Vor einigen Jahren gingen Wissenschaftler davon aus, dass in der Schweiz im Jahr 2020 nur noch 30 Prozent aller Milchkühe in Anbindeställen gehalten werden. Dies zum Beispiel auf Grund von Förderungsmassnahmen des Bundes, wie die Beiträge für besonders tierfreundliche Haltungssysteme (BTS). Auch andere Zeichen deuteten darauf hin, dass die Laufstallhaltung stark zunehmen werde. Dieses erwartete Verhältnis scheint aber nicht einzutreffen. Trotz einem Trend Richtung Laufställe wurden im Jahr 2017 immer noch über 50 Prozent aller Milchkühe in Anbindeställen gehalten. Die Gründe dafür sind vielfältig. Platz- oder topografische Gegebenheiten können einen Laufstallbau verhindern. Weitere Gründe, weshalb auf vielen Milchviehbetrieben das Aufstallungssystem für die Milchkühe nicht geändert wird, können auch fehlende finanzielle Mittel, ungeregelte Hofnachfolge oder die Begeisterung für Anbindeställe sein.

Optimierte Anbindeställe

Für Betriebe, die aus verschiedenen Gründen am Anbindestall festhalten, gibt es praxisnahe, schnell umsetzbare und tierfreundliche Lösungen, nämlich optimierte Anbindeställe.

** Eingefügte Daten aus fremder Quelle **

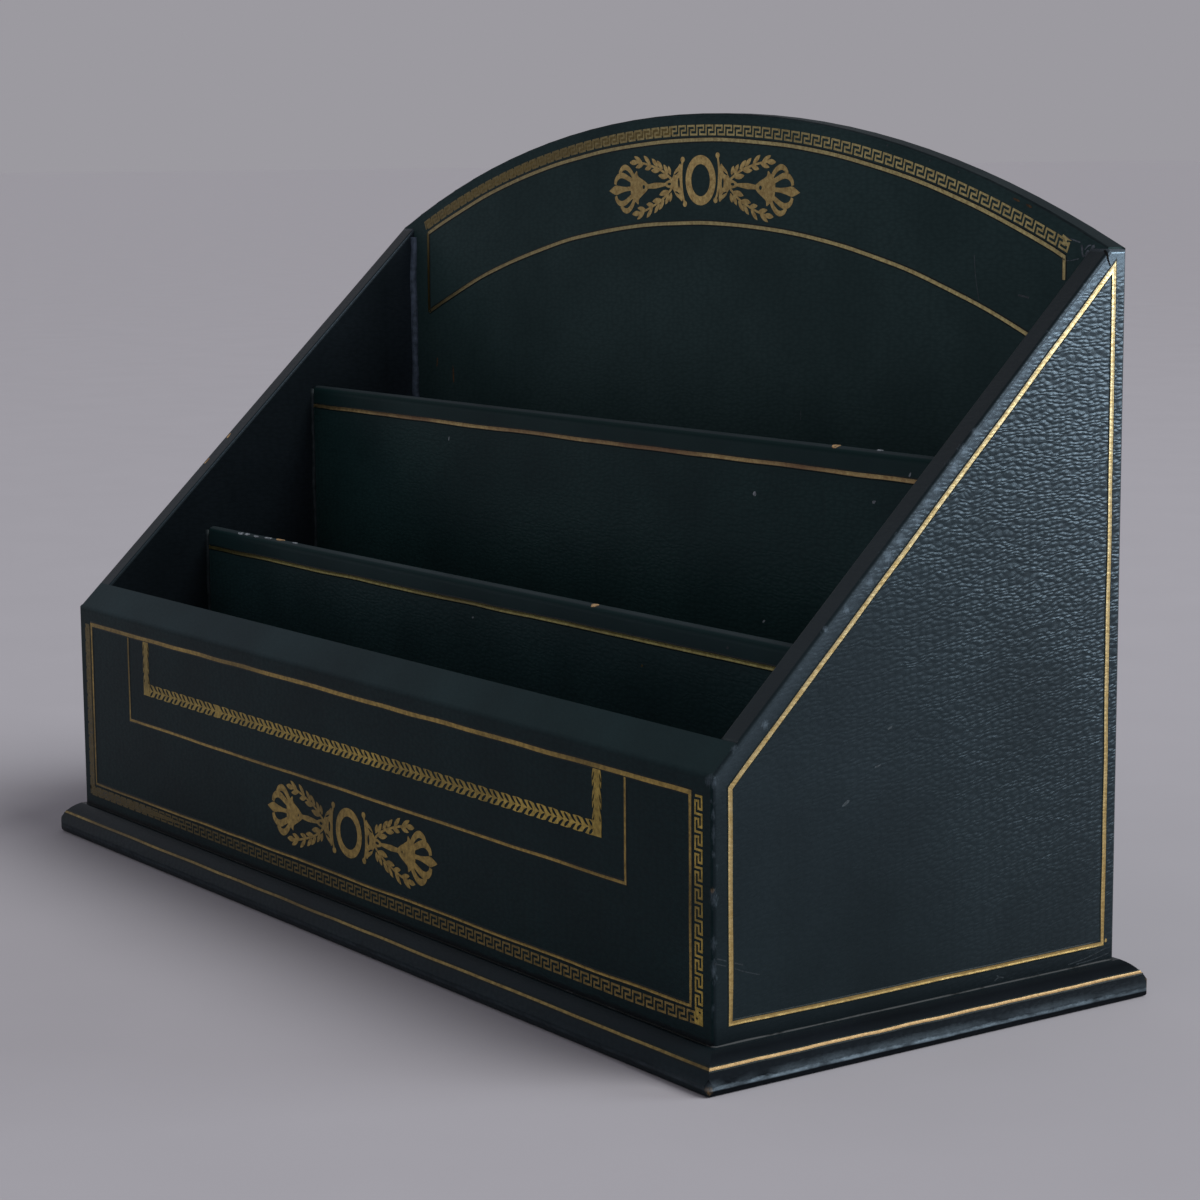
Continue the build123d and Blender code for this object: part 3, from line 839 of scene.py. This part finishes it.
def ornament(name, mat, place, middle, ring, hole, fat, eye, droop=0.0, shifts=((0, 0), (0, 0))):
    """Ring and two halves; each half's bar is a little off its place, as the tools were set by hand."""
    x, z = middle
    all_shapes, all_holes = [disc(x, z, ring, count=48)], [disc(x, z, *hole, count=40)]
    turn = Matrix.Rotation(-droop, 2)
    for sign, bar_shift in zip((1, -1), shifts):
        shapes, holes = half_ornament(fat, bar_shift, eye)
        for source, target in ((shapes, all_shapes), (holes, all_holes)):
            for outline in source:
                target.append([Vector((x + sign * p.x, z + p.y)) for p in (turn @ q for q in outline)])
    batch = Batch(name, mat)
    batch.plate(all_shapes, place, all_holes, top=0.045)
    batch.finish()


# Lines, key roll and leaf roll

KEY_HEIGHT = 2.18
KEY_STROKE = 0.5
KEY_PITCH = 3.8
LEAF_PITCH = 4.65
LEAF_HALF = 1.62


def rising(t, start, end):
    """0 before start, growing faster and faster to 1 at end."""
    return max(0.0, (t - start) / (end - start))**1.6


def key_roll(batch, start, direction, inward, length, place, drift=None):
    """The key pattern along a run, its upper side towards inward."""
    count = max(1, round(length / KEY_PITCH))
    start, direction, inward = Vector(start), Vector(direction), Vector(inward)
    path = []
    for i, p in enumerate(fret_path(count, length / count, KEY_HEIGHT)):
        off = 0.06 * noise.noise(Vector((i * 0.7, length, 3.0)))
        across = p.y + off + (drift(p.x) if drift else 0.0)
        path.append(start + direction * (p.x + off) + inward * across)
    ribbon(batch, path, KEY_STROKE, place)


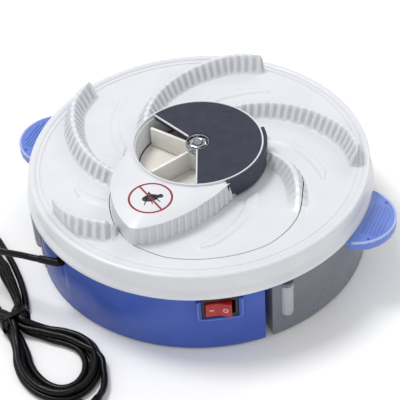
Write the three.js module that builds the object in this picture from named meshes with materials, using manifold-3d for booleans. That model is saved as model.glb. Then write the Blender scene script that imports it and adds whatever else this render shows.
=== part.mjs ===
// Turntable fly trap: a blue base with two carrying ears, a grey collecting tray that slides out
// of the back, a white lid with five spiral ridges, and a slow rotor under a dark hood.
// Millimetres, +Z up, origin at the middle of the underside; +Y is the way the tray slides out.
import * as THREE from 'three';
import { mergeVertices } from 'three/addons/utils/BufferGeometryUtils.js';
import Module from 'manifold-3d';

const wasm = await Module();
wasm.setup();

// ---- driving sizes ---------------------------------------------------------------------------
const gap = 0.3; // air left between two pieces that touch
const wall = 2.2; // ordinary moulded wall

const wallRadius = 105; // outside of base and tray
const footHeight = 1.5; // underside of the base above the table
const deckTop = 44;
const deckThickness = 2;
const deckUnder = deckTop - deckThickness;
const housingHalfAngle = 44.5; // degrees each side of -Y taken by the blue housing
const trayStartAngle = 47; // degrees from -Y where the tray begins
const columnRadius = 36; // round end of the housing, under the rotor

const earRadius = 25;
const earCentre = wallRadius - 3.5; // ear's round end, measured from the axis along X
const earThickness = 5.5;

const lidRadius = wallRadius + 2.5; // at the flared lower edge
const lipHeight = deckTop + 0.5; // lower edge of the lid
const rimHeight = deckTop + 15; // flat ring just inside the lid's bead
const drumRadius = 40.2; // outside of the ring round the rotor
const drumTop = deckTop + 27.9;
const armOuterRadius = wallRadius - 5;
const armTurn = 76.13; // degrees a ridge turns on its way in to the drum
const armSweep = armTurn / (armOuterRadius - drumRadius);
const ridgeHalfWidth = 7.5;
const ridgeFlat = 1.2; // half width of the ridge's top
const ridgeInnerTop = rimHeight + 5;
const ridgeOuterTop = rimHeight + 11.6;
const leafTop = drumTop - 1.5;

const motorRadius = 24.5;
const motorHeight = 20;
const shaftRadius = 3;
const vaneTop = drumTop - 4.3;
const hubTop = vaneTop - 1.2;
const vaneCount = 5;

const switchAngle = -60;
const glandAngle = -117.4;
const cordRadius = 2;

// ---- finishes --------------------------------------------------------------------------------
const finishes = {
  blue: [0x3f5cb4, 0.45, 0],
  white: [0xe6e8ec, 0.4, 0],
  cream: [0xdedbd2, 0.5, 0],
  navy: [0x23273a, 0.4, 0],
  grey: [0x6d7078, 0.35, 0],
  black: [0x101014, 0.5, 0],
  red: [0xc01a1a, 0.35, 0],
  rubber: [0x26262a, 0.85, 0],
  steel: [0xb8bcc2, 0.3, 1],
  brass: [0xc4a45a, 0.35, 1],
  redWire: [0xa82020, 0.6, 0],
};

const group = new THREE.Group();

function addPart(name, geometry, finish) {
  const [color, roughness, metalness] = finishes[finish];
  const mesh = new THREE.Mesh(geometry, new THREE.MeshStandardMaterial({ color, roughness, metalness }));
  mesh.name = name;
  group.add(mesh);
  return mesh;
}

// ---- shape tools -----------------------------------------------------------------------------
const radians = (degrees) => THREE.MathUtils.degToRad(degrees);

function polar(radius, degrees) {
  return new THREE.Vector2(radius * Math.cos(radians(degrees)), radius * Math.sin(radians(degrees)));
}

function plate(shape, bottom, top, curveSegments = 12) {
  const geometry = new THREE.ExtrudeGeometry(shape, { depth: top - bottom, bevelEnabled: false, curveSegments });
  return geometry.translate(0, 0, bottom);
}

function block(x0, x1, y0, y1, z0, z1) {
  const geometry = new THREE.BoxGeometry(x1 - x0, y1 - y0, z1 - z0);
  return geometry.translate((x0 + x1) / 2, (y0 + y1) / 2, (z0 + z1) / 2);
}

// Profile points are [radius, height], counter-clockwise seen with the axis on the left.
function turned(profile, segments = 24) {
  const points = profile.map(([radius, height]) => new THREE.Vector2(radius, height));
  return new THREE.LatheGeometry(points, segments).rotateX(Math.PI / 2);
}

function ring(inner, outer, bottom, top, segments = 24) {
  const profile = [[inner, bottom], [outer, bottom], [outer, top], [inner, top], [inner, bottom]];
  return turned(profile, segments);
}

function disc(radius, bottom, top, segments = 24) {
  return turned([[0, bottom], [radius, bottom], [radius, top], [0, top]], segments);
}

function tube(points, radius, sides, steps) {
  const circle = new THREE.Shape(
    Array.from({ length: sides }, (_, i) => polar(radius, (360 * i) / sides)),
  );
  const path = new THREE.CatmullRomCurve3(points.map((p) => new THREE.Vector3(...p)));
  return new THREE.ExtrudeGeometry(circle, { steps, extrudePath: path });
}

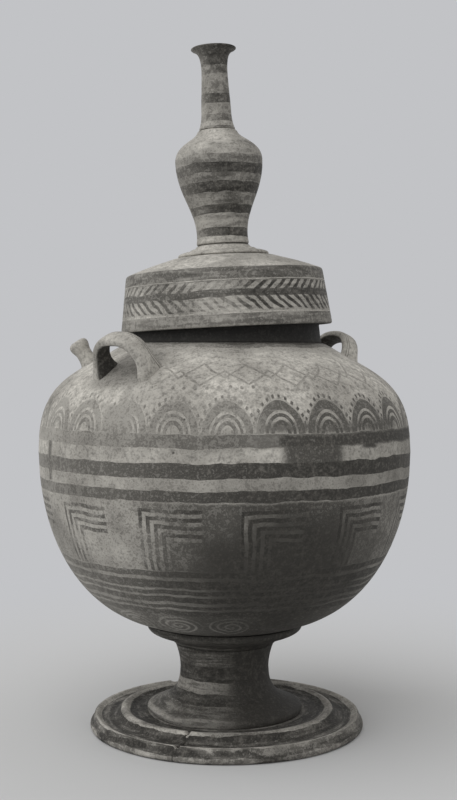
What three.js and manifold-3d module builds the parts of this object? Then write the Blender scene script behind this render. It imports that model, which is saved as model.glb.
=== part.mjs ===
// Lidded pedestal vessel in painted earthenware, with loop handles on the shoulder
// and a finial shaped as a small vase. Millimetres, +Z up, front towards -Y.
// The origin is on the ground, on the axis of the belly.

import * as THREE from 'three';
import { mergeVertices } from 'three/addons/utils/BufferGeometryUtils.js';
import Module from 'manifold-3d';

const wasm = await Module();
wasm.setup();

// Clearances
const luteGap = 0.3;            // line between two pieces that were luted together
const lidPlay = 3.3;            // room between the neck and the skirt of the lid

// Foot plate: widths run outwards from the edge of the stem
const footSeatHeight = 13.5;    // where the stem stands on the plate
const footInnerChannel = 23;    // from the edge of the stem to the crest of the ridge
const footOuterChannel = 25;    // from the crest of the ridge to the crest of the rim
const footRimWidth = 6.5;       // from the crest of the rim to the outermost bead
const footRidgeRise = 4.7;      // crest of the ridge above the seat
const footChannelDrop = 4;      // floor of the outer channel below the seat
const footRimHeight = 13.6;     // crest of the rim above the ground
const footBeadHeight = 6;
const footBaseWidth = 12;       // flat ring that touches the ground
const footHollowHeight = 3.2;   // underside of the plate above the ground
const footShift = 2;            // the plate was luted on off centre, towards +X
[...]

Durch die Bachelorarbeit von Martina Schmid an der HAFL (Hochschule für Agrar-, Forst- und Lebensmittelwissenschaften) wurden 23 optimierte Anbindeställe besucht und deren Betriebsleiter befragt. Die Verbesserungen bezüglich Tierwohl, welche durch den Umbau erzielt werden konnten, wurden erfasst und fotografisch festgehalten. Sprunggelenksentzündungen, Zitzenverletzungen aber auch undeutliche Brunstzeichen sind die häufigsten Probleme vor den Optimierungen. Die damit verbundenen, hohen Tierarztkosten liessen die Landwirte oft am bestehenden Aufstallungssystem zweifeln. Via Fachartikel, Vorträge oder Weiterbildungen stiessen diese auf die Lösung von optimierten Anbindeställen. Die Idee stammt von Christian Manser (Fachperson für Rindvieh am Landwirtschaftlichen Zentrum St. Gallen), welcher sich seit Jahren für das Wohlergehen der Kühe engagiert.

Die Ergebnisse der Bachelorarbeit zeigen auf, dass im Idealfall alle auf den nächsten Seiten aufgezählten Bereiche optimiert werden, um den Anforderungen der Tiere und der Arbeitsqualität gerecht zu werden.

Gutes Liegebett

Die Kuh produziert die Milch hauptsächlich im Liegen. Denn in dieser Position wird mehr Blut durch das Euter transportiert und somit die Milchsynthese angeregt. Bei häufigem Liegen auf trockenem Untergrund trocknen zudem die Klauen gut ab.

Die Kühe bevorzugen das Abliegen auf einem weichen Untergrund wie beispielsweise einem Strohbett, da es weniger Schläge auf die Gliedmassen gibt. Dank dem weichen Untergrund liegen die Kühe pro Tag insgesamt länger und es bilden sich keine Druckstellen. In allen der im Rahmen der Bachelorarbeit besuchten Anbindeställe wurde der Liegebereich der Kühe optimiert. Dabei wurden jeweils die Gummimatten durch eine Kalk-Stroh-Matratze ersetzt.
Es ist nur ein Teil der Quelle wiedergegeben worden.